There’s something strange and eerie about the Side Effects right from the first frame. A music box is playing in the background as the camera swoops toward an apartment window. It seems normal at first until the audience sees the inside of the apartment and sees blood on the floor and footsteps leading away from it.
Then the movie goes three months before the opening sequence. Emily Taylor (Rooney Mara) greets her husband Martin (Channing Tatum) on the day he is released from prison, where he served four years for insider trading. Emily then shows signs of depression and anxiety. She tries to commit suicide by driving her car into a wall.
At the hospital, she’s treated in the emergency room by Dr. Jonathan Banks (Jude Law), a young psychiatrist who is starting to make a name in New York City. He agrees not to admit her but she has to attend regular appointments with him and take medications. But soon the side effects of the pills lead to a big change to the lives of everyone around her.

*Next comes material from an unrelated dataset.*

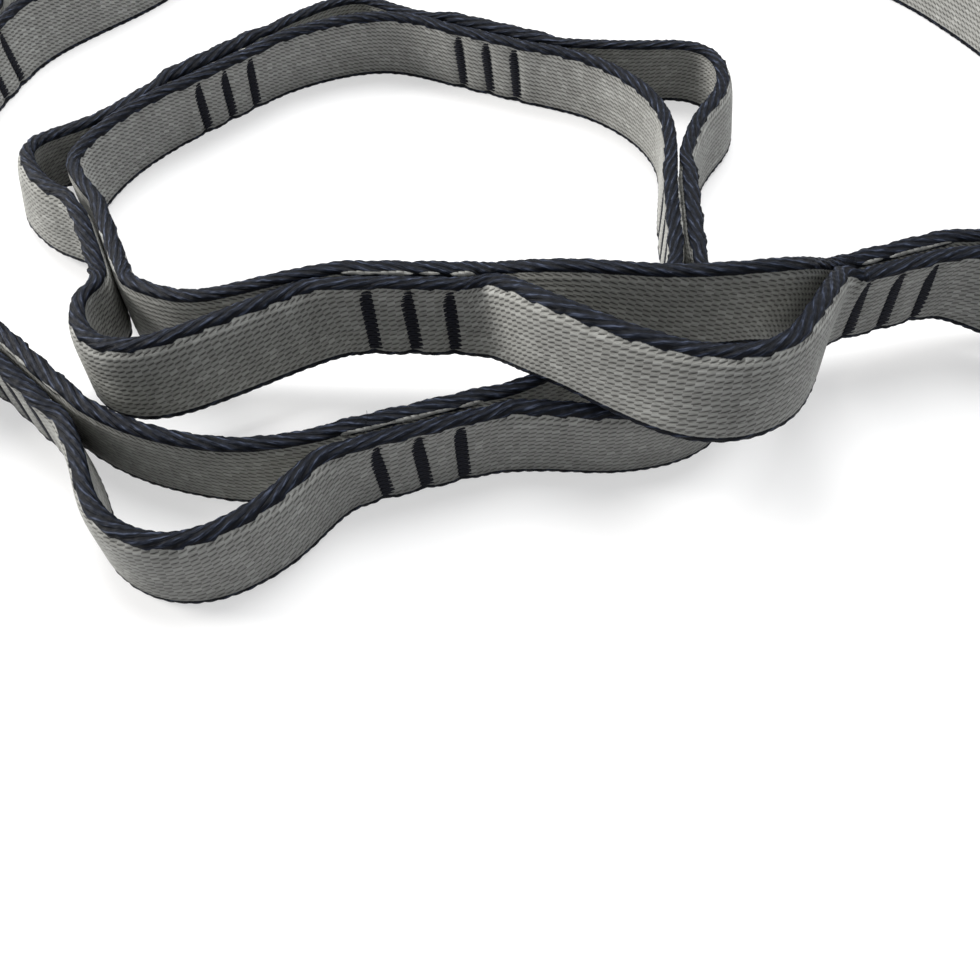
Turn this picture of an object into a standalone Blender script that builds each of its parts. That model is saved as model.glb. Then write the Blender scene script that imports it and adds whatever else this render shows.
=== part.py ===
"""Climbing daisy chain.

One long grey webbing sling is flattened, and rows of three bar tacks sew its two plies
together at fourteen stations. Between two stations the plies part into a pocket: a short
load ply and a longer slack ply that bulges outward. The webbing stands on its edge and lies
in a loose spiral, with pocket 10 lifted over the strand that leaves pocket 5.
The two ends are open loops. The chain folds sideways at the stations of its two tails.
"""

from math import ceil, cos, pi, radians, sin, tan

import bmesh
import bpy
from mathutils import Matrix, Vector

# Webbing, in metres
web_width = 0.018
web_thickness = 0.0034
edge_chamfer = 0.0008
edge_taper = 0.0012

# Play between pieces that touch, and how far a cutter runs past what it cuts
fit_gap = 0.0003
cut_overrun = 0.001

# Bar tacks: three rows of thread across the webbing at every station
tack_spacing = 0.0082
tack_margin = 0.0022
tack_width = 0.0024
tack_inset = 0.0014
tack_relief = 0.0006
stitch_width = 0.0012
carry_thread = 0.0005

# Layout of the chain
pocket_length = 0.064
lead_length = 0.0015
route_step = 0.0065
crossing_clearance = 0.0006

# Swinging plies are mitred back from the joint axis by this much, in degrees
swing_relief = 32

# End loops
girth_loop_length = 0.092
girth_loop_width = 0.034
clip_loop_length = 0.062
clip_loop_width = 0.027
loop_outline_shares = ((0.20, 0.22), (0.48, 0.46), (0.78, 0.47), (0.96, 0.27), (1.0, 0.08))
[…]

Side Effects has twists and turns that you might find in a typical thriller but something of the genre is only as good as its final punch. It could have a good first and second act but if the final act is not done right then the whole film is a letdown.
Side Effects loses its momentum at one point and it can’t get it back. Once the final act takes place, the audience will be disappointed as the end credits start rolling. Its technical execution is spot on and this makes the movie somewhat viewable. The actors also performed well, especially Rooney who gave Emily some credibility. Her depth is offset by Law’s superficial acting.
Director Steven Soderbergh manages to turn the uninspired story into something intriguing. Viewers can forgive the director for the dragging moments and it has some level of unpredictability one looks for in a thriller. But as soon as it ends, you get the feeling that it didn’t deliver everything as promised.